Wajar Menteri Olahraga Imam Nahrawi meminta maaf. Agar maafnya lebih mudah diterima rakyat, ia langsung menohok sumber masalah: dana pemerintah yang terbatas. Lalu, ia pun menjanjikan terobosan: membentuk Lembaga Pendanaan Khusus Olahraga. Intinya, urusan olahraga jangan mengandalkan pemerintah. Tak disebutkan dari mana sumber uang. Rasanya tak mungkin dari judi seperti SDSB (Sumbangan Dana Sosial Berhadiah) di masa lalu, atau tebak-tebakan hasil pertandingan. Kalau ini dilakukan, hasil pertandingan bisa direkayasa. Berbahaya.
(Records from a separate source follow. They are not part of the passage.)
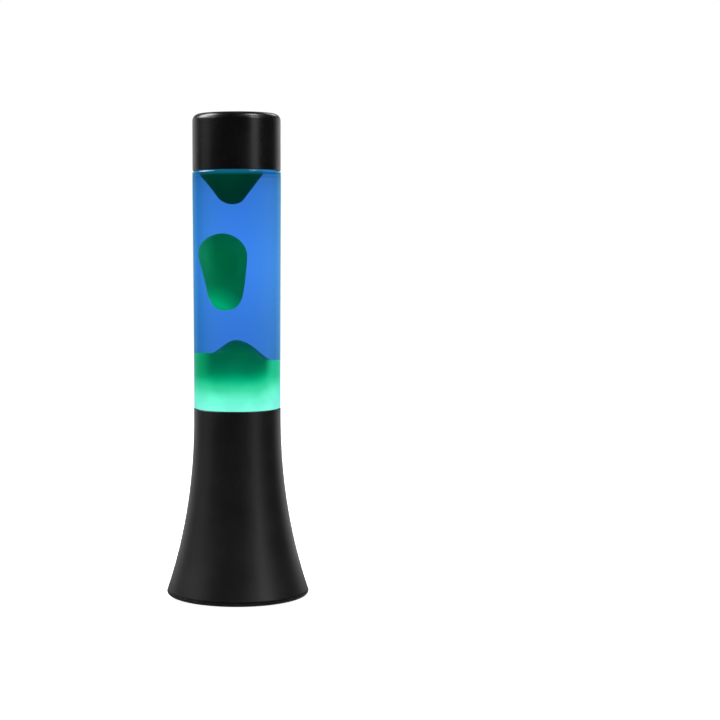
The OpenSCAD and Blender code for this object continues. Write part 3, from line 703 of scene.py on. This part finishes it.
def floor():
    """Pale floor. To the camera it is nearly white and takes a faint contact shadow; a disc
    just under it is what the foot's paint reflects."""
    bm = bmesh.new()
    bmesh.ops.create_grid(bm, x_segments=2, y_segments=2, size=FLOOR_SIZE)
    wide = finish_mesh("floor", bm)
    bm = bmesh.new()
    bmesh.ops.create_circle(bm, cap_ends=True, segments=64, radius=NEAR_R)
    near = finish_mesh("floor_near", bm)
    near.location.z = -NEAR_DROP
    s = Shader("floor", Roughness=0.9, Specular_IOR_Level=0.0, Emission_Color=(1.0, 1.0, 1.0))
    s.put("Base Color", s.mix(s.noise(3, detail=2), FLOOR_PALE, FLOOR_DULL))
    seen = s.node("ShaderNodeLightPath").outputs["Is Camera Ray"]
    s.put("Emission Strength", s.maths("MULTIPLY", seen, FLOOR_GLOW))
    for obj in (wide, near):
        obj.data.materials.append(s.mat)
        obj.visible_transmission = False
    wide.visible_glossy = False
    near.visible_camera = near.visible_diffuse = near.visible_shadow = False


floor()

# the bright level: height and half width as the z of a direction, and its glow over the sides'
LIT_Z, LIT_HALF, LIT_GLOW, SIDE_GLOW = -0.0105, 0.04, 0.38, 0.64
WALL_GLOW, ROOM_GLOW = 0.78, 0.06
WHITE, COOL = (1.0, 1.0, 1.0), (0.25, 0.62, 0.75)


def world():
    """White to the camera. What shines through the glass is a soft studio with four bright sides
    and cooler corners, brightest near eye level. What the black paint mirrors is a dim room with
    a low pale wall behind the lamp, and the smooth glass mirrors the same room in a cool tint."""
    w = bpy.data.worlds.new("studio")
    bpy.context.scene.world = w
    w.use_nodes = True
    n = Nodes(w.node_tree)

    def blend(share, a, b):
        return n.maths("ADD", a, n.maths("MULTIPLY", share, n.maths("SUBTRACT", b, a)))

    x, y, z = n.axes(n.node("ShaderNodeTexCoord").outputs["Generated"])
    x2, y2 = n.maths("MULTIPLY", x, x), n.maths("MULTIPLY", y, y)
    flat = n.maths("MAXIMUM", n.maths("ADD", x2, y2), TINY)
    corner = n.maths("DIVIDE", n.maths("MULTIPLY", n.maths("MULTIPLY", x2, y2), 4.0),
                     n.maths("MULTIPLY", flat, flat))
    off_level = n.maths("DIVIDE", n.maths("SUBTRACT", z, LIT_Z), LIT_HALF)
    lit = n.maths("DIVIDE", LIT_GLOW, n.maths("ADD", n.maths("POWER", off_level, 2.0), 1.0))
    studio = n.maths("ADD", lit, SIDE_GLOW)

    behind = n.maths("DIVIDE", y, n.maths("SQRT", flat))
    wall = n.maths("MULTIPLY", n.span(behind, 0.4, 0.8), n.span(z, 0.12, 0.35, 1.0, 0.1))
    wall = n.maths("MULTIPLY", wall, n.span(x, -0.5, 0.5, 0.8, 1.0))
    room = n.maths("MULTIPLY_ADD", wall, WALL_GLOW, ROOM_GLOW)

    path = n.node("ShaderNodeLightPath").outputs
    passed = path["Is Transmission Ray"]
    strength = blend(path["Is Camera Ray"], blend(passed, room, studio), 1.0)
    mirrored = n.maths("MULTIPLY", path["Is Singular Ray"], n.maths("SUBTRACT", 1.0, passed))
    cooler = n.maths("MULTIPLY", corner, n.span(x, -0.5, 0.5, 0.6, 1.1))
    cool = n.maths("ADD", n.maths("MULTIPLY", cooler, passed), mirrored)
    background = w.node_tree.nodes["Background"].inputs
    n.feed(background["Color"], n.mix(cool, WHITE, COOL))
    n.feed(background["Strength"], strength)


world()

# light linking: lights with this collection as their receivers leave the bottle out
paint_only = bpy.data.collections.new("paint_only")
paint_only.objects.link(bottle)
for entry in paint_only.collection_objects:
    entry.light_linking.link_state = "EXCLUDE"

LAMP_MIDDLE = Vector((0, 0, 0.2))


def softbox(name, azimuth, elevation, distance, size, radiance, skip_glass=True):
    """Area light aimed at the lamp's middle. Azimuth 0 is in front of it, and positive is to the
    viewer's right; angles in degrees, sizes in metres. skip_glass keeps it off the bottle."""
    a, e = math.radians(azimuth), math.radians(elevation)
    data = bpy.data.lights.new(name, "AREA")
    data.shape = "RECTANGLE"
    data.size, data.size_y = size
    data.energy = radiance * math.pi * size[0] * size[1]
    obj = bpy.data.objects.new(name, data)
    bpy.context.collection.objects.link(obj)
    toward = Vector((math.sin(a) * math.cos(e), -math.cos(a) * math.cos(e), math.sin(e)))
    obj.location = LAMP_MIDDLE + toward * distance
    obj.rotation_euler = toward.to_track_quat("Z", "Y").to_euler()
    obj.visible_transmission = False
    if skip_glass:
        obj.light_linking.receiver_collection = paint_only


softbox("front_right", 48, 10, 1.54, (0.5, 1.5), 1.05)
softbox("right_low", 50, 30, 1.4, (0.5, 0.35), 6.0)
softbox("right_high", 64, 60, 1.5, (0.45, 0.45), 13.0, skip_glass=False)
softbox("left_side", -88, 8, 1.53, (0.85, 1.5), 0.3)
softbox("left_low", -72, 30, 1.4, (0.6, 0.32), 3.5)
softbox("left_high", -107, 44, 1.5, (0.8, 0.9), 11.0, skip_glass=False)
softbox("overhead", 30, 47, 2.3, (1.4, 1.0), 0.4)
softbox("back_right", 150, 38, 1.64, (0.5, 0.5), 3.0)

bpy.context.scene.view_settings.view_transform = "Standard"
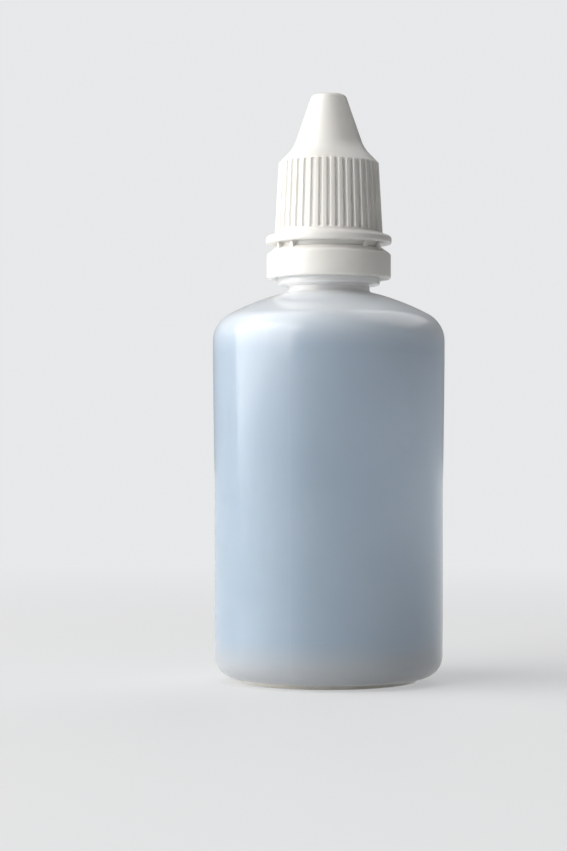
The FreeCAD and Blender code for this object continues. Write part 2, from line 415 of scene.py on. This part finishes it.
def make_bottle():
    """The blown bottle, with the pinch-off bar of its mould under the base."""
    foot = [(0.0, FOOT_RISE), (10.1, FOOT_RISE, 0.5), (11.0, 0.0, 0.35), (12.5, 0.0, 0.4),
            (12.95, FOOT_RISE, 0.3), (16.29, FOOT_RISE, 3.1)]
    barrel = [(16.32, 5.9), (16.36, 8.7), (16.36, 28.8), (16.43, 33.1), (16.46, 36.0),
              (16.52, 40.3), (16.58, 46.0), (16.58, 51.155, 3.9)]
    shoulder = [(10.653, 54.543, 29.3), (NECK, 55.65, 0.5)]
    collar = [(NECK, 56.55, 0.15), (COLLAR, 56.7, 0.2), (COLLAR, 58.0, 0.2), (NECK, 58.0, 0.2)]
    bead = [(NECK, 60.0, 0.15), (BEAD, 60.0, 0.12), (BEAD, 60.4, 0.2), (MOUTH, 60.8, 0.2)]
    mouth = [(MOUTH, NECK_TOP, 0.3), (BORE, NECK_TOP, 0.25)]
    inside = [(BORE, 55.25, 1.2), (10.344, 53.741, 28.45), (15.735, 50.661, 3.05),
              (15.735, 46.0), (15.61, 36.0), (15.51, 28.8), (15.51, 8.7),
              (15.44, INSIDE_FLOOR, 2.3), (0.0, INSIDE_FLOOR)]
    bm = section(foot + barrel + shoulder + collar + bead + mouth + inside)
    turn_section(bm, steps=16)
    block(bm, width=0.5, depth=13.4, height=0.3, narrow=0.8, soft=0.1,
          place=Matrix.Translation((0.0, 0.0, 0.5 * MM)))
    piece("bottle_shell", bm, "bottle", MILKY, "bottle")


# ---- Dropper plug

def make_dropper():
    """The plug pressed into the neck: skirt, flange, dome, nozzle and metering hole."""
    skirt = [(3.43, 65.4, 0.15), (4.1, 65.4, 0.15), (4.28, 66.0, 0.3), (4.28, NECK_TOP)]
    flange = [(5.3, NECK_TOP, 0.15), (5.3, 71.9, 0.25), (4.18, 71.9, 0.2)]
    dome = [(4.18, 74.1, 1.1), (2.15, 74.1, 0.7)]
    tip = [(1.4, NOZZLE_TOP, 0.25), (0.8, NOZZLE_TOP, 0.1), (0.25, 79.4), (0.25, 78.8)]
    inside = [(0.9, 78.8, 0.2), (0.9, 73.25, 0.3), (3.43, 73.25, 0.5)]
    bm = section(skirt + flange + dome + tip + inside, closed=True)
    turn_section(bm, steps=8)
    piece("dropper_plug", bm, "bottle", NATURAL, "dropper_tip")


# ---- Screw cap

def smooth_share(share):
    """An even step from none to whole, with soft ends."""
    share = min(1.0, max(0.0, share))
    return share * share * (3 - 2 * share)


def cut_flutes(bm):
    """Presses the rounded flutes of the grip into the skirt, running out over the shoulder."""
    pitch = math.tau / FLUTES
    for vert in bm.verts:
        radius, height = vert.co.xy.length / MM, vert.co.z / MM
        if radius < GRIP_INSIDE or not GRIP_FOOT < height < GRIP_HEAD:
            continue
        angle = math.atan2(vert.co.y, vert.co.x)
        aside = abs(angle / pitch - round(angle / pitch)) * pitch * radius
        groove = smooth_share((FLUTE_HALF_WIDTH - aside) / FLUTE_FLANK)
        ends = (smooth_share((height - FLUTE_FOOT) / FLUTE_FOOT_RUN)
                * smooth_share((FLUTE_HEAD - height) / FLUTE_HEAD_RUN))
        skirt = SKIRT_RADIUS - (height - SKIRT_FOOT) * SKIRT_LEAN
        wanted = min(radius, skirt - FLUTE_DEPTH * groove * ends)
        vert.co.xy *= wanted / radius


def make_cap():
    """The fluted cap. The skirt has more rows where the flutes begin and end."""
    nose = [(0.0, CAP_TOP), (2.4, CAP_TOP, 0.8), (4.72, 77.34), (4.86, 76.94), (5.16, 76.4),
            (5.55, 75.82), (5.9, 75.44), (6.2, 75.13), (6.5, 74.82), (6.8, 74.51)]
    skirt = [(7.16, 74.15, 0.2), (7.168, 74.0), (7.174, 73.9), (7.182, 73.75), (7.193, 73.55),
             (7.21, 73.2), (7.6, 66.3), (7.66, 65.25), (7.69, 64.75), (7.696, 64.65),
             (7.702, 64.55), (7.707, 64.46), (7.712, 64.38), (7.717, 64.3),
             (SKIRT_RADIUS, SKIRT_FOOT, 0.15)]
    flange = [(CAP_FLANGE, 63.6, 0.5), (CAP_FLANGE, 62.55, 0.3)]
    sleeve = [(7.45, 62.55, 0.15), (7.45, 61.25, 0.2), (CAP_BORE, 61.25, 0.25)]
    inside = [(CAP_BORE, 73.77, 0.5), (2.3, 77.66, 0.8), (2.3, 82.9, 0.5)]
    pin = [(0.5, 82.9, 0.3), (0.5, 79.9, 0.1), (0.25, 79.54, 0.1), (0.0, 79.54)]
    bm = section(nose + skirt + flange + sleeve + inside + pin)
    turn_section(bm, steps=14, parts=FLUTES)
    cut_flutes(bm)
    piece("screw_cap", bm, "cap", WHITE_CAP, "cap")


# ---- Tamper-evident band

def make_band():
    """The band, hooked under the neck's bead, with the bridges that break at first opening."""
    outside = [(8.0, 57.55, 0.2), (8.9, 57.55, 0.3), (8.9, 61.05, 0.35), (7.8, 61.87, 0.12)]
    hook = [(7.7, 61.87, 0.05), (7.7, 59.7, 0.2), (6.59, 59.7, 0.1), (6.59, 59.5, 0.1)]
    bm = section(outside + hook, closed=True)
    turn_section(bm, steps=13)
    for angle in BRIDGE_ANGLES:
        turned = Matrix.Rotation(math.radians(angle), 4, "Z")
        block(bm, width=0.8, depth=0.5, height=1.15, narrow=0.5, soft=0.06,
              place=turned @ Matrix.Translation((7.95 * MM, 0.0, 61.925 * MM)))
    piece("tamper_ring", bm, "tamper_band", WHITE_BAND, "tamper_band")


make_bottle()
make_dropper()
make_cap()
make_band()
neck_thread = thread(root=5.45, crest=6.05, base=1.3, top=0.6, level=63.6, turns=1.75, start=0.0)
cap_thread = thread(root=6.25, crest=5.7, base=1.1, top=0.5, level=63.35, turns=1.5, start=0.25)
piece("neck_thread", neck_thread, "bottle", MILKY)
piece("cap_thread", cap_thread, "cap", WHITE_CAP)


# ---- Floor, light and camera

def studio_floor():
    """A wide pale floor that keeps the bottle's shadow and fades into the pale surround."""
    bm = bmesh.new()
    bmesh.ops.create_circle(bm, cap_ends=True, radius=FLOOR_RADIUS, segments=128)
    mesh = new_mesh("studio_floor", bm)
    floor = add_object("studio_floor", mesh)
    material = bpy.data.materials.new("pale floor")
    material.use_nodes = True
    tree = material.node_tree
    shader = tree.nodes["Principled BSDF"]
    shader.inputs["Base Color"].default_value = (*PALE, 1.0)
    shader.inputs["Roughness"].default_value = FLOOR_ROUGHNESS
    glow = tree.nodes.new("ShaderNodeEmission")
    glow.inputs["Color"].default_value = (*PALE, 1.0)
    spot = tree.nodes.new("ShaderNodeTexCoord").outputs["Object"]
    faded = spread(tree, measure(tree, "LENGTH", spot), low=0.03, high=0.35, to_low=0.5)
    share = sums(tree, "MULTIPLY", seen_rays(tree, mirrored=1.0), faded)
    above = blend_shaders(tree, share, shader, glow)
    below = tree.nodes.new("ShaderNodeNewGeometry").outputs["Backfacing"]
    whole = blend_shaders(tree, below, above, tree.nodes.new("ShaderNodeBsdfTransparent"))
    tree.links.new(whole.outputs[0], tree.nodes["Material Output"].inputs["Surface"])
    mesh.materials.append(material)


def surround():
    """The world: pale where it is seen, and a soft even fill where it lights the bottle."""
    world = bpy.data.worlds.new("studio surround")
    bpy.context.scene.world = world
    world.use_nodes = True
    tree = world.node_tree
    fill = tree.nodes["Background"]
    fill.inputs["Color"].default_value = (*FILL_COLOUR, 1.0)
    fill.inputs["Strength"].default_value = FILL_STRENGTH
    seen = tree.nodes.new("ShaderNodeBackground")
    seen.inputs["Color"].default_value = (*PALE, 1.0)
    whole = blend_shaders(tree, seen_rays(tree, SURROUND_MIRRORED), fill, seen)
    tree.links.new(whole.outputs[0], tree.nodes["World Output"].inputs["Surface"])


def softbox(name, azimuth, distance, height, size, watts, colour, aim=0.05, beam=180.0,
            roll=0.0, mirrored=True, lights=True):
    """An area lamp that looks at the axis, at the height of its aim. Azimuth 0 is the camera's
    side. A lamp that isn't mirrored only lights, and one that doesn't light is only mirrored."""
    lamp = bpy.data.lights.new(name, "AREA")
    lamp.shape = "RECTANGLE"
    lamp.size, lamp.size_y = size
    lamp.energy = watts
    lamp.color = colour
    lamp.spread = math.radians(beam)
    made = add_object(name, lamp)
    turn = math.radians(azimuth)
    made.location = (math.sin(turn) * distance, -math.cos(turn) * distance, height)
    aimed = (Vector((0.0, 0.0, aim)) - made.location).to_track_quat("-Z", "Y")
    made.rotation_euler = (aimed @ Quaternion(AXIS, math.radians(roll))).to_euler()
    made.visible_glossy = mirrored
    made.visible_diffuse = lights


def camera():
    """Looks level along +Y. The shift of its lens sets where the bottle stands in the picture."""
    lens = bpy.data.cameras.new("photo view")
    lens.sensor_width = 36.0
    lens.lens = 94.46
    lens.shift_x, lens.shift_y = -0.0532, 0.0311
    lens.clip_start, lens.clip_end = 0.01, 20.0
    made = add_object("photo view", lens)
    made.location = (0.0, -0.320, 0.0328)
    made.rotation_euler = (math.pi / 2, 0.0, 0.0)
    bpy.context.scene.camera = made


studio_floor()
surround()
softbox("left softbox", azimuth=-70.0, distance=0.55, height=0.28, size=(0.84, 0.50),
        watts=4.55, colour=(1.0, 0.98, 0.95), roll=5.0)
softbox("left fill", azimuth=-100.0, distance=0.55, height=0.20, size=(0.50, 0.50),
        watts=1.3, colour=(1.0, 0.98, 0.95), mirrored=False)
softbox("upper softbox", azimuth=-55.0, distance=0.25, height=0.55, size=(0.40, 0.36),
        watts=0.95, colour=(1.0, 1.0, 0.99), mirrored=False)
softbox("top card", azimuth=-89.0, distance=0.337, height=0.546, size=(0.60, 0.44),
        watts=1.3, colour=(1.0, 1.0, 1.0), roll=-27.0, lights=False)
softbox("right card", azimuth=115.0, distance=0.35, height=0.50, size=(0.60, 0.50),
        watts=1.2, colour=(1.0, 0.99, 0.98), lights=False)
softbox("right strip", azimuth=85.0, distance=0.40, height=0.03, size=(0.30, 0.03),
        watts=0.015, colour=(1.0, 0.94, 0.90), aim=0.03, beam=8.0, mirrored=False)
softbox("back fill", azimuth=160.0, distance=0.60, height=0.40, size=(0.60, 0.50),
        watts=1.6, colour=(1.0, 0.98, 0.96), mirrored=False)
camera()
bpy.context.scene.view_settings.view_transform = "Standard"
Permintaan maaf Imam Nahrawi setidaknya membuat masyarakat tahu apa penyebab keterpurukan para atlet. Apalagi ada atlet peraih medali emas yang mengeluh di media sosial, uang saku dan biaya hotelnya selama berlatih sejak Januari belum dibayar. Kalau urusan sepele itu telantar, bisa dibayangkan suasana latihan. Atlet tak bisa berkonsentrasi. Apalagi peralatan latihan tak memenuhi standar.
Presiden Jokowi belum ada komentar soal "darurat olahraga" ini. Barangkali, maklum saja, dana memang terbatas. Jokowi sedang gencar membangun infrastruktur. Jalan tol di darat dan tol laut dikebut di mana-mana. Itu butuh biaya besar. Presiden mau harga BBM di seluruh Indonesia sama besarnya, dan itu butuh subsidi transportasi yang tak sedikit.
Tahun depan kita jadi tuan rumah Asian Games. Menjadi juara tentu ibarat pungguk merindukan bulan. Bertahan di peringkat kelima saja sudah prestasi bagus, karena negara peserta lebih banyak. Apalagi dana pasti juga terbatas. Keuangan negara tak begitu bagus, utang semakin banyak yang harus dibayar. Apalagi DPR semakin manja. Minta gedung baru, minta alun-alun, minta apartemen. Oh, juga minta biaya jalan-jalan ke luar negeri diperbesar. Bagaimana menaikkan dana untuk olahraga?
Lagi pula dana untuk olahraga tersedot ke sarana infrastruktur, misalnya merenovasi stadion dan berbagai lapangan. Dana untuk atlet makin berkurang. Karena itu, masuk akal kalau Menpora akan membuat lembaga baru pencetak uang, Lembaga Pendanaan Khusus Olahraga.
Kok Menpora repot sendiri? Siapa sebenarnya yang bertanggung jawab mengurusi olahraga di Tanah Air? Menpora menyebutkan kementeriannya bertanggung jawab. Tapi kita masih punya KONI (Komite Olahraga Nasional Indonesia). Bahkan ada pula KOI (Komite Olimpiade Indonesia). Tugas pokok KONI- mengutip peraturan pemerintah- adalah merencanakan, mengkoordinasikan, serta melaksanakan pembinaan dan peningkatan prestasi atlet, kinerja wasit, pelatih, dan manajer, guna mewujudkan prestasi keolahragaan nasional menuju prestasi internasional, serta turut memperkokoh persatuan dan ketahanan nasional dalam rangka mengangkat harkat serta martabat Indonesia. Semua cabang olahraga berinduk ke KONI, bukan ke Kemenpora. La, apa kerja KONI selama ini? Kenapa bukan KONI yang disuruh mencari dana?
Atau, bubarkan KONI, biar jelas, kalau Indonesia juara, tak semua orang merasa berjasa. Jadi, hanya satu instansi mengurusi olahraga. Atau Kementerian Olahraga yang dibubarkan?